Juga pada Kamis, 12 Juni 2014 dilaksanakan Mujahadah Asmaul Husna di Masjid Agung Condronegaran Gedongkiwo
Selanjutnya pada 18 Juni 2014 dilaksanakan khataman kitab Aqidatul Awam bagi santri Madrasah Diniyah Al Islam di Pondok Pesantren Al Islam Yogyakarta Komplek Al Hikmah. Sedangkan Ziarah Qubur dilaksanakan pada 15 dan 20 Juni 2014.


Ziyaratul quburi mustahabbatun ‘alal jumlah littazakkuri wal i‘tibar.
Waziyaratu quburis shalihin mustahabbatun liajlit tabarruki ma‘al i‘tibar.

Ziarah kubur adalah sunah untuk mengingatkan manusia pada kematian dan membaca pertanda dihadapan mereka. Sedangkan menziarahi kubur orang sholeh adalah juga sunah untuk membaca pertanda di hadapan mereka dan mengalap berkah Allah. Begitu kata Imam Ghazali dalam Ihya Ulumud Din.

Tradisi budaya Jawa, memuliakan leluhur dengan Sadranan/Ruwahan. Disebut "Ruwahan" lantaran tradisi tersebut memang dilakukan pada bulan Ruwah dalam penanggalan Jawa Sultan Agung, atau bulan Sya'ban dalam penanggalan Hijriah, yaitu bulan sebelum memasuki bulan Ramadlon.

Mengabdi Untuk Berbakti


Sebagai anak kampung yang ingin mendarmabaktikan untuk kampung halaman dan para leluhur Gedongkiwo, mengabdi dan berbakti adalah keharusan. Bahwa tradisi Ruwahan adalah  suatu adat kebiasaan yang diturunkan oleh nenek moyang yang masih dijalankan oleh masyarakat sampai sekarang, Juga sesuatu yang dianggap bermakna baik dan atau luhur sampai dengan saat ini. Demikian "Nguri-Uri Budaya Jawa" berupa Sadranan/Ruwahan dilaksanakan dalam rangka mengabdi untuk berbakti.
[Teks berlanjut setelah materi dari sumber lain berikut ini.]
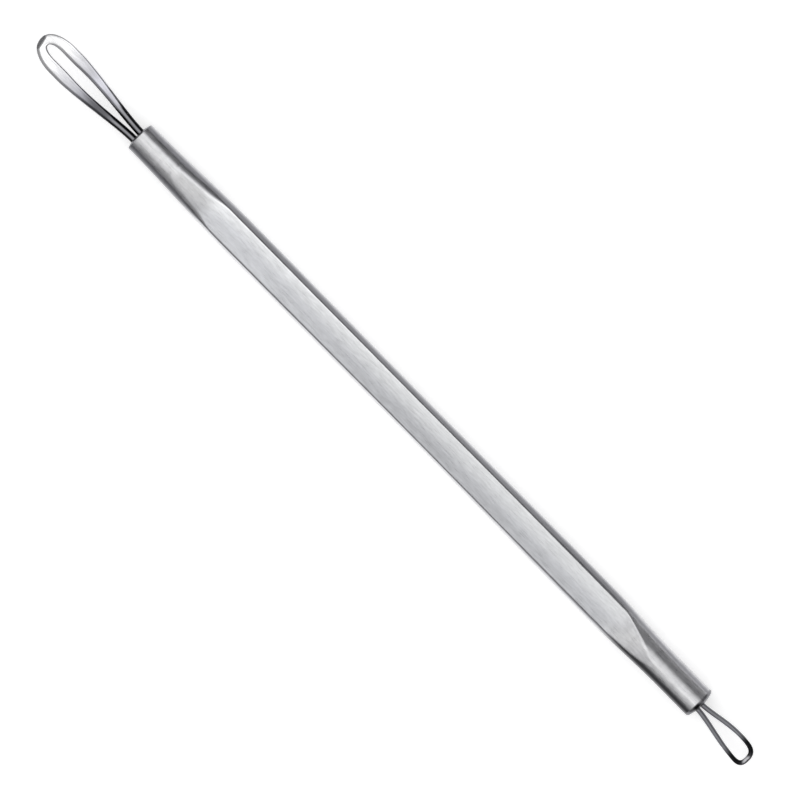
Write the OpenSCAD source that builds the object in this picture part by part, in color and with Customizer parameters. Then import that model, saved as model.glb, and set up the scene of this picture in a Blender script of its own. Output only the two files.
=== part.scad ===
// Blackhead extractor: a steel rod, pressed flat in its middle, with a wire loop
// brazed into a socket in each end.
// X runs along the tool towards the large loop and Z is square to the pressed flats.
// The origin is on the table, under the middle of the tool's length.

/* [Handle] */
// Length of the tool over both loops
tool_l = 120; // [112:0.5:128]
// Diameter of the round end that holds the large loop
large_end_d = 3.9; // [3.8:0.02:4]
// Diameter of the round end that holds the small loop
small_end_d = 4.16; // [4:0.02:4.2]
// Thickness over the two pressed flats
flat_t = 3; // [2.6:0.1:3.2]
// Width of the pressed grip at its shoulder by the large loop
large_shoulder_w = 4.56; // [4.4:0.02:4.7]
// Width of the pressed grip at its waist
waist_w = 4.48; // [4.3:0.02:4.54]
// Width of the pressed grip at its shoulder by the small loop
small_shoulder_w = 4.8; // [4.6:0.02:5]
// Height of the dome on the end that holds the large loop
large_dome_h = 0.45; // [0.3:0.05:0.6]
// Height of the dome on the end that holds the small loop
small_dome_h = 0.65; // [0.5:0.05:0.8]

/* [Large loop] */
// How far the large loop stands out of its end
large_reach = 16.2; // [14:0.1:18]
// Width over the large loop
large_loop_w = 4.38; // [4:0.02:4.6]
// Diameter of the wire at the legs
large_wire_d = 0.9; // [0.8:0.02:0.92]
// Width of the wire where it is hammered flat round the bow
large_band_w = 1.56; // [1.2:0.02:1.6]
// Width of the flat wire at the tip
large_tip_w = 1.24; // [1:0.02:1.5]
// Thickness of the flat wire
large_band_t = 0.52; // [0.4:0.02:0.7]
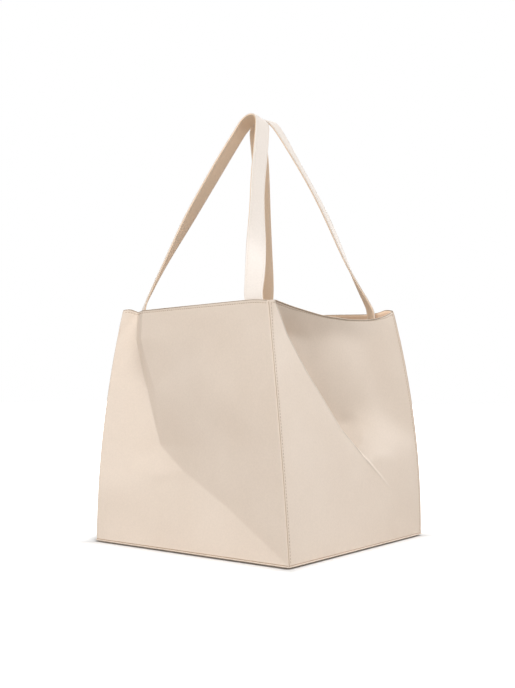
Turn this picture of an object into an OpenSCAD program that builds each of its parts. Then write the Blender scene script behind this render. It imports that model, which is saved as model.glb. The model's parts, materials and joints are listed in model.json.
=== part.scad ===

Tradisi Ruwahan telah ada sebelum Islam masuk ke Indonesia, tepatnya pada masa kerajaan Majapahit dengan istilah Sradha (istilah yang digunakan oleh umat Hindu), untuk sebuah acara pemuliaan roh leluhur yang telah meninggal. Pada masa pemerintahan Hayam Wuruk di Majapahit, diselenggarakan upacara Sradha untuk memuliakan arwah ibundanya, Tribhuwana Tunggadewi.


Dalam Kitab Negara Kertagama dikisahkan pelaksanaan upacara Sradha, oleh raja ketiga Majapahit, Ratu Tribhuwana Tunggadewi. Dengan tujuan memberi penghormatan kepada arwah Ramanda Diah Sangramawijaya dan ketiga ibu prameswari. Demikianlah maka muncul tradisi dan terkenal dengan istilah Nyadran atau Sadranan di masyarakat Jawa, yang pada hakekatnya tradisi Nyadran atau Ruwahan, tidak lain adalah untuk mengirim doa kepada leluhur yang telah meninggal.


Bagaimana Pandangan Islam


Ruwahan merupakan tradisi dalam ajaran Hindu. Ritualnya sendiri meliputi ritual keliling desa, ritual bersih desa hingga bersih kubur, ritual kenduri, ritual ziarah kubur dan berakhir dengan ritual padusan/mandi. Dalam tradisi tersebut yang diagungkan adalah roh-roh penunggu punden desa, roh nenek moyang dan para dewa.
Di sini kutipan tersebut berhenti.